Decoherence Control of Nitrogen-Vacancy Centers

Abstract

Quantum mechanical systems lose coherence through interacting with external environments-a process known as decoherence. Although decoherence is detrimental for most of the tasks in quantum information processing, a substantial degree of decoherence is crucial for boosting the efficiency of quantum processes, for example, in quantum biology and other open systems. The key to the success in simulating those open quantum systems is therefore the ability of controlling decoherence, instead of eliminating it. Motivated by simulating quantum open systems with Nitrogen-Vacancy centers, which has become an increasingly important platform for quantum information processing tasks, we developed a new set of steering pulse sequences for controlling various coherence times of Nitrogen-Vacancy centers; our method is based on a hybrid approach that exploits ingredients in both digital and analog quantum simulations to dynamically couple or decouple the system with the physical environment.

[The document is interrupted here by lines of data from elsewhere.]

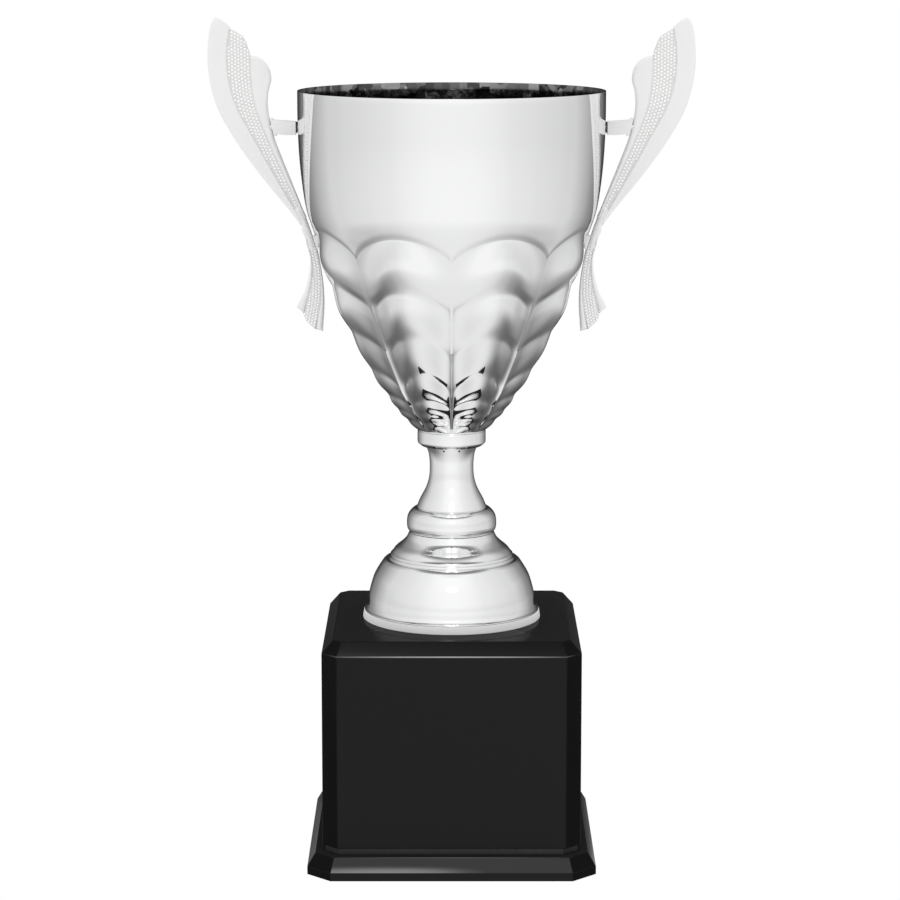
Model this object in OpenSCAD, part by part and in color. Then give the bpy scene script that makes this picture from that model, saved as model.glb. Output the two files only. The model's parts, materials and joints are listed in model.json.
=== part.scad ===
// Two-handled cup trophy on a square black base.
// Frame: millimetres, +Z up, origin on the table under the middle of the base.
// The handles lie in the XZ plane, one on each side, and the front faces -Y.

/* [Base] */
// Width of the plinth across its flat sides
plinth_w = 151; // [140:1:170]
// Width of the block across its flat sides
block_w = 135; // [120:1:138]
// Height of the top of the block above the table
block_top = 125; // [110:1:150]
// Wall of the moulded block and plinth
base_wall = 3.5; // [2.5:0.5:5]
// Thickness of the ballast slab inside the block
ballast_h = 30; // [10:5:60]

/* [Cup] */
// Height of the rim above the table
rim_z = 405; // [402:1:410]
// Outer radius at the rim
rim_r = 80.5; // [80:0.1:81]
// Thickness of the pressed sheet
sheet = 0.8; // [0.6:0.1:1]

/* [Handles] */
// Thickness of the smooth lobes, front to back
lobe_t = 6; // [5:0.5:8]
// Thickness of the web that carries the pearls
web_t = 4.4; // [3:0.2:5]
// Height of the screws that hold the upper brackets
upper_screw_z = 385.8; // [384.5:0.1:386.5]
// Height of the screws that hold the lower lugs
lower_screw_z = 325.4; // [325:0.1:326]

/* [Tie rod] */
// Radius of the M6 threaded rod
rod_r = 3; // [2.5:0.5:4]
// Radial clearance of the parts threaded on the rod
rod_gap = 0.25; // [0.1:0.05:0.5]

/* [Hidden] */
$fn = 96;

chrome_c = [0.86, 0.87, 0.88];
satin_c = [0.93, 0.93, 0.92];
black_c = [0.06, 0.06, 0.065];
steel_c = [0.6, 0.61, 0.62];
felt_c = [0.12, 0.12, 0.12];
board_c = [0.36, 0.25, 0.16];
cement_c = [0.58, 0.57, 0.54];

rod_hole_r = rod_r + rod_gap;

// Heights of the layers of the base
foot_h = 1.2;
skirt_z = 0.5;
board_h = 2;
board_top = foot_h + board_h;
plinth_top = 12;
plinth_deck = 2.5;
plinth_wall = 3;
plinth_bevel = [4.3, 7.2];      // run and rise of the bevel
plinth_cut = 12.5;              // length that each corner cut takes off a side
ledge = 2;
shadow_h = 3.5;
shadow_inset = 1.5;
block_z = plinth_top + shadow_h;
block_bevel = [5.9, 6.9];
block_cut = 8;
block_deck = 4;
boss_r = 5;
boss_at = 54;
board_boss_at = 62;
foot_at = 57;
foot_r = 8;

// Screws: shaft radius, head radius, head height
m4 = [1.95, 3.9, 2.4];
m3 = [1.45, 2.9, 2.2];
screw_gap = 0.05;
m4_hole_r = m4[0] + screw_gap;
m3_hole_r = m3[0] + screw_gap;
pilot_deep = 16;                // pilot holes up into the block's bosses
board_screw_len = 8;
board_head_h = 0.7;
plinth_screw_len = 20;

// M6 nuts and washers on the rod
nut_r = 5.77;                   // to the corners of the hexagon
nut_h = 5;
spring_washer_r = 5.6;
spring_washer_h = 1.5;
clamp_w = 44;
clamp_cut = 5;
bowl_washer_r = 13;
bowl_washer_h = 1.2;
cap_hex_h = 5.5;
cap_dome_r = 4.9;
over = 1;                       // overrun of a cutter past the face it cuts

// Heights of the stack on the rod
ring_top = 129;
bell_top = 158;
flare_top = 171.2;
knop_top = 184.3;
stem_top = 217.5;
cup_z = 226;
clamp_t = 2;
deck_z = block_top - block_deck;
rod_bottom = deck_z - 12;
rod_end = 236;

// Creases between the rows of pillows on the cup, from the top: height, radius
creases = [
    [327, 68.9], [303, 63.8], [275, 52], [258, 42.7],
    [245.5, 34.3], [237.5, 28.9], [231.5, 23.6], [cup_z, 18.5]
];
pillow_rise = [1.4, 1.6, 1, 0.9, 0.5, 0.4, 0.3];
inner_set = sheet + 0.3;         // inward step of the inner skin at each crease

// Fixings of the handles, along X from the middle of the cup
upper_head_x = 78.3;            // outer face of the screw head inside the cup
lower_head_x = 65.4;
upper_screw_end = 101;
lower_screw_end = 75;
bracket_x = 81.25;
lug_x = 69.7;
upper_gasket_r = 2.9;
lower_gasket_r = 2;
lower_gasket_x = 69.25;
upper_washer_r = 4.4;
upper_washer_x = 79.1;
lower_washer_r = 3.2;
lower_washer_x = 66;

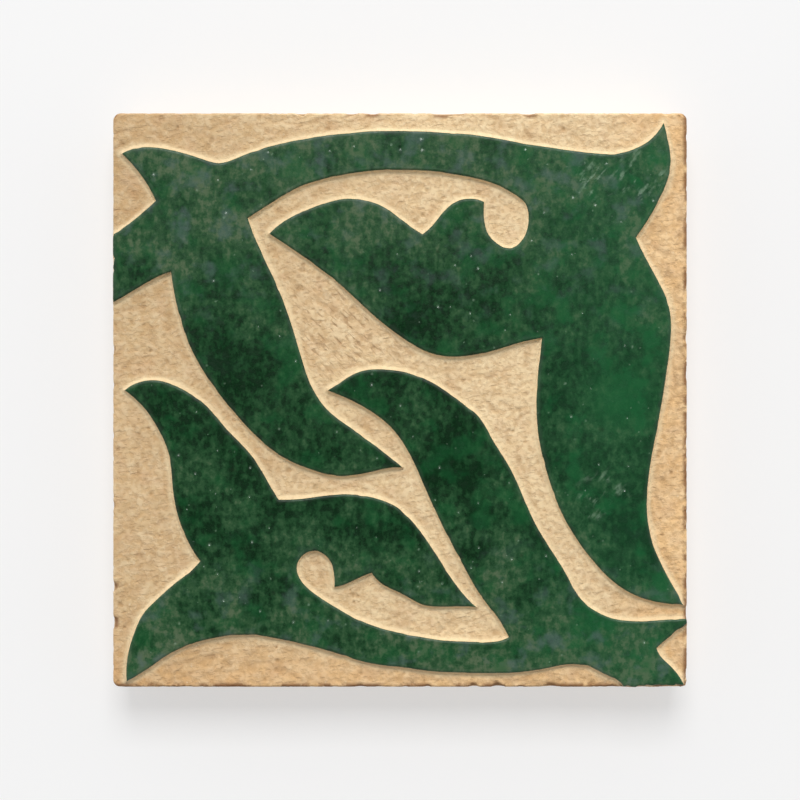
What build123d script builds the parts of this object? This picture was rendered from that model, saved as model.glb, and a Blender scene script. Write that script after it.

Our numerical simulations, based on experimentally-feasible parameters, indicate that decoherence of Nitrogen-Vacancy centers can be controlled externally to a very large extend.

Figure 1

(a) Coherence vs evolution time with only nuclear spin noise, the variance of the random magnetic field is set to be $0.2$ Gauss. (b) Coherence time vs λ extracted from (a). (c)Evolution of population with time in real NV center, in which both nuclear spin noise and electron noise are considered, the dots are simulated points and the curves are fitted one. (d) Coherence time got from the fitting curve in (c) vs λ from 0 to 3, here the values of λ in the calculation are 0, 0.25, 0.5, 0.75, 1, 2, 3.

Figure 2

(a) Pulse sequence for two-level system, where $x$ means the microwave is applied along $x$ axis, the red bar is the idea $\pi$ pulse (i.e. the swap gate), blue rectangles mean the evolution of $H_S$, which in the numerical calculations we always set it to be 0 without losing generalization. (b) Coherence vs evolution time with different distance between two swap gate, the variance of the random magnetic field is set to be 0.2 $Gauss$. (c) Coherence time vs τ, which is defined in $\mu \mathrm{\Delta }t=\tau \lambda \mathrm{\Delta }t\mathrm{/2}$. (d) is the values of $|\tilde{f}(t,\omega {)|}^2$ which represent the noise spectrum. (e) The coherence vs time with different τ.

Figure 3

(a) Pulse sequences for the case applying the decoupling pulses in only one channel in three-level system, labels have the same meaning as Fig. 1. (b) Pulse sequences of the case that applying the decoupling pulses in two channel of the three-level system, where $MW1$ and $MW2$ mean the first and second microwave with different frequencies. (c)The coherence time vs τ(which is defined in $\mu \mathrm{\Delta }t=\tau \lambda \mathrm{\Delta }t\mathrm{/2}$), as τ increases, the coherence time $T_2^{12}$ increases and the other two coherence time remains almost the same, decrease or increase slightly. (d–f) show the coherence time between the three levels, with (d) is the $T_2^{12}$, (e) the $T_2^{13}$ and (f)$T_2^{23}$, in which τ ₁ and τ ₂ are defined in ${\mu }_{\mathrm{1(2)}}\mathrm{\Delta }t={\tau }_{\mathrm{1(2)}}\lambda \mathrm{\Delta }t\mathrm{/2}$, the blue region means the coherence time is small and the red ones is the case the coherence time increases sharply.